Accommodations: A hotel room in San Sebastián that costs €300 a night in August might drop to €90 in November. Campsites that charge €50/night in high season drop to €18/night with an ACSI discount card in the low season.
Car Rentals: This is the biggest fluctuating cost.
- August: A compact car can cost €80-100 per day.
- November: That same car can be found for €10 to 15 per day.
Flights: Flying into hubs like Madrid or Barcelona is usually consistent, but regional airports (Málaga, Alicante) see massive price hikes during school holidays.
Our Final Verdict: The “Smart” Itinerary
If we were planning your trip right now, and we wanted you to fall in love with Spain without melting or going broke, here is what we would tell you to do:
Book your trip for the last two weeks of September.
Start in the North (San Sebastián/Bilbao) while the sun is still strong.
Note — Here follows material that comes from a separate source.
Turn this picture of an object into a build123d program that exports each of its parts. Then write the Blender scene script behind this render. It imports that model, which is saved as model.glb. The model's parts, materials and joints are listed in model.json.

Drive south through the Rioja vineyards as the harvest begins. Cross the central plateau while the air is crisp but not cold. End your trip in Andalusia, where the ocean is still warm enough for a final swim.
You will have open roads. You will have easy parking. You will eat seasonal food that tastes like the earth it grew in.
Spain rewards those who check the calendar. Don’t just follow the herd in August. Pick your window, pack the right gear, and the road will treat you right.